How Insurance Companies Actually Work
Insurance companies offer loyalty discounts, then raise rates on long-term customers year after year. Seems contradictory, but both happen simultaneously. The loyalty discount is small – maybe 5%. The rate increases compoundly over time and easily exceeds that discount.
Maintaining continuous coverage is critical. Even a brief gap – just a week or two – gets someone flagged as high-risk. That classification sticks around for years and costs significantly more. If money’s tight and paying the premium is difficult, calling the insurance company about payment arrangements beats letting the policy lapse. The long-term cost of that coverage gap far exceeds the short-term struggle of keeping the policy active.
Tickets and accidents remain on Louisiana driving records for three to five years. Rates increase after these events, but different companies respond differently to the same violation. One insurer might raise rates 45% after an at-fault accident, another might only go up 25%. Shopping around after a ticket or accident often finds substantially better rates than just accepting whatever increase the current company imposes.
Where Cutting Coverage Creates Problems
Trimming coverage to save money works up to a point, then backfires. Dropping comprehensive coverage to save $32 monthly seems reasonable until a hailstorm comes through and causes $3,200 in damage. The annual savings were $384, but the one-time hit erased over eight years of savings.
Vehicle value determines whether comprehensive and collision make sense. A 2005 sedan worth $2,800 doesn’t justify paying $65 monthly for full coverage. A 2019 SUV worth $24,000 does. Personal finances factor in, too – someone with $25,000 in savings can more easily absorb an unexpected loss than someone living paycheck to paycheck.
Liability coverage isn’t the place to economize. Cutting liability limits to save $35 or $40 monthly creates enormous risk. One serious accident can lead to lawsuits, wage garnishment, property liens, and long-term financial damage. The modest monthly savings aren’t remotely worth that exposure.
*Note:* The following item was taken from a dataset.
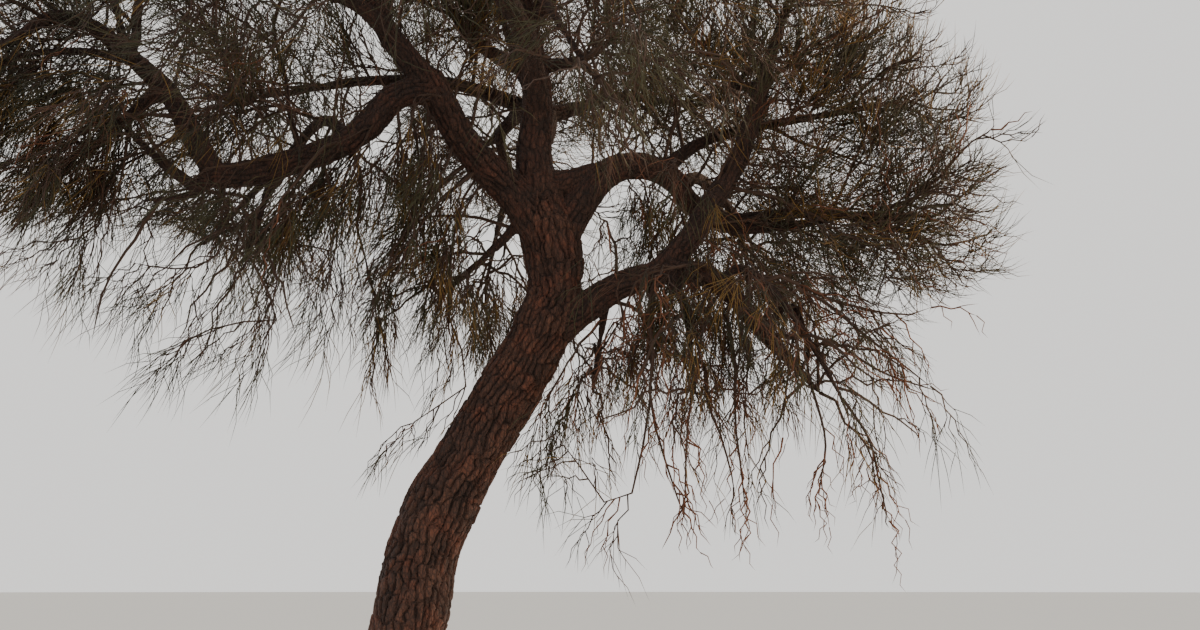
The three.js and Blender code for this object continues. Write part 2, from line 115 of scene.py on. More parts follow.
LIMBS = [
    dict(name="trunk",
         route=[(-2, 0, -ROOT_DEPTH), (10, -12, 600), (35, -15, 1300), (150, -5, 1790), (425, 15, 2310),
                (730, 12, 2840), (786, 5, 3080), (722, 0, 3440)]),
    dict(name="centre_limb", parent="trunk", at=0.975, into="top_centre", root=108, tip=46,
         route=[(666, 30, 3734), (682, 65, 4090), (611, 100, 4527)]),
    dict(name="left_limb", parent="trunk", at=0.955, root=96, tip=76,
         route=[(542, -60, 3553), (375, -120, 3702), (231, -200, 3900), (105, -262, 4150)]),
    dict(name="right_limb", parent="trunk", at=0.95, root=94, tip=50,
         route=[(1020, 60, 3637), (1236, 120, 3722), (1411, 180, 3660), (1521, 220, 3525),
                (1735, 262, 3400)]),
    dict(name="low_right_limb", parent="trunk", at=0.795, into="right_hanging", root=98, tip=40,
         route=[(1020, -60, 2979), (1229, -150, 3067), (1435, -240, 3085), (1637, -320, 3010)]),
    dict(name="left_bough", parent="left_limb", at=0.9, root=80, tip=66,
         route=[(-35, -300, 4010), (-201, -330, 3827), (-379, -345, 3709), (-787, -360, 3588),
                (-1010, -362, 3560)]),
    dict(name="left_crown_limb", parent="left_limb", at=0.88, into="top_left", root=74, tip=40,
         route=[(-60, -300, 4300), (-205, -250, 4560)]),
    dict(name="left_arch", parent="left_bough", at=0.96, into="far_left", root=68, tip=26,
         route=[(-1071, -380, 3753), (-1203, -400, 3985), (-1370, -425, 4150), (-1600, -460, 4335),
                (-1790, -495, 4375)]),
    dict(name="riser", parent="low_right_limb", at=0.5, into="mid_right", root=70, tip=34,
         route=[(1492, -235, 3270), (1606, -215, 3460), (1760, -190, 3720)]),
    dict(name="front_limb", parent="centre_limb", at=0.36, into="front", root=66, tip=34,
         route=[(640, -330, 4280), (500, -850, 4440)]),
    dict(name="back_limb", parent="centre_limb", at=0.24, into="back", root=70, tip=36,
         route=[(720, 430, 4050), (600, 980, 4260)]),
]

BOUGHS = table(
    "into parent at root tip lift",
    ("top_right", "centre_limb", 0.62, 46, 24, 0.12),
    ("top_front", "front_limb", 0.34, 42, 22, 0.05),
    ("top_back", "back_limb", 0.4, 42, 22, 0.08),
    ("right_back", "back_limb", 0.3, 44, 22, 0.1),
    ("left_back", "back_limb", 0.62, 44, 22, 0.12),
    ("left_upper", "left_arch", 0.52, 34, 20, -0.05),
    ("left_front", "left_crown_limb", 0.34, 42, 22, 0.12),
    ("right_front", "front_limb", 0.5, 44, 22, 0.1),
    ("right_upper", "right_limb", 0.62, 38, 20, 0.1),
    ("far_right", "right_limb", 0.95, 38, 20, 0.05),
    ("left_hanging", "left_arch", 0.34, 34, 19, 0.16),
    ("left_mid_hanging", "left_bough", 0.7, 32, 18, 0.05),
    ("inner_left_hanging", "left_limb", 0.12, 34, 18, 0.18),
    ("low_right_front", "low_right_limb", 0.56, 32, 18, 0.08),
    ("low_right_inner", "low_right_limb", 0.3, 28, 16, 0.16),
    ("back_right_low", "right_limb", 0.72, 38, 20, 0.14),
    ("back_low", "back_limb", 0.8, 34, 18, 0.12),
    ("left_back_low", "left_bough", 0.42, 36, 19, 0.16),
    ("front_low", "front_limb", 0.72, 32, 18, 0.1),
)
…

Tech students sometimes make particularly risky coverage decisions because they’re young and feel invincible, or because they’re broke and prioritize immediate savings over potential future problems. Parents covering students on their policies usually make better coverage decisions, but students buying their own policies often go for minimums without understanding what they’re risking.
Ruston drivers – whether students, professors, or longtime residents – face the same basic insurance landscape as everyone else. Companies want profits. Competition forces them to offer reasonable rates to attract customers. The people who shop around and ask questions get those reasonable rates. Everyone else pays more than necessary. Takes a few hours every couple of years to check whether current rates are still competitive. Not complicated, not exciting, just something worth doing to avoid wasting money on overpriced insurance.
Disclaimer: The information provided in this article is for general informational purposes only and should not be considered as financial or legal advice. Insurance rates vary based on numerous factors, including location, driving history, and the specific insurer. Always consult with an insurance professional to explore your options and obtain the best coverage for your needs.